Alors que Pasolini traverse les paysages tragiques vers Bethléem, Don Andrea lui lit le passage de saint Paul qui correspond à ses interrogations sur la révélation de l'humilité : Dieu a choisi ce qui est fou pour confondre les sages; ce qui est faible dans le monde pour confondre les forts ; ce qui est sans naissance et que l'on méprise; Dieu a choisi ce qui n'est pas pour réduire à rien ce qui est".

Bethléem  n'est pas aussi moderne que Nazareth ou Jérusalem mais beaucoup de poteaux et de voitures ne permettent pas de la filmer telle quelle, obsession encore de lui trouver une substitution. Pasolini est bien obligé de constater qu'il a peu trouvé en Israël et en Jordanie. Les monuments sont trop modernes ou en ruine. Il tente encore de se remémorer la grotte où est né le christ en passant par une petite porte censée, selon la tradition, en représenter l'endroit et  pénètre sous terre. En sortant, heureusement, Pasolini  croise une église dédiée à l'Ascension : le plus beau moment des évangiles, celui où le Christ nous laisse seuls et nous partons à sa recherche.

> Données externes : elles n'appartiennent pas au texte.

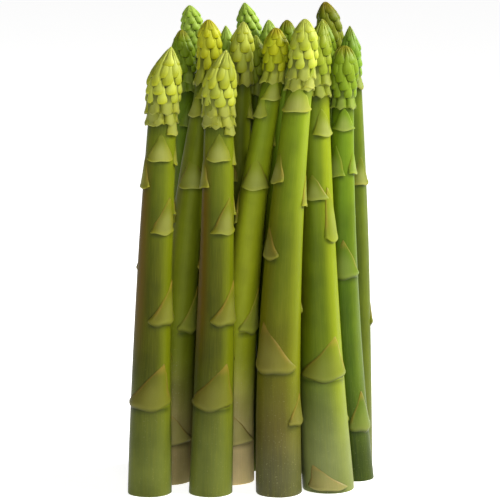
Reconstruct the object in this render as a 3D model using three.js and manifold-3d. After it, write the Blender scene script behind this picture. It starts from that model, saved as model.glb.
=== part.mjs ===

Parti sur les traces du Christ, Pasolini cherche dans les lieux revisités et leurs habitants la confirmation du fait historique. Il prépare l'écriture de L'Évangile selon Saint-Matthieu. Mais les lieux saints sont devenus trop modernes. Il choisira le Basilicate, une des régions les plus pauvres et les plus arriérées du Mezzogiorno italien, pour tourner l'Evangile.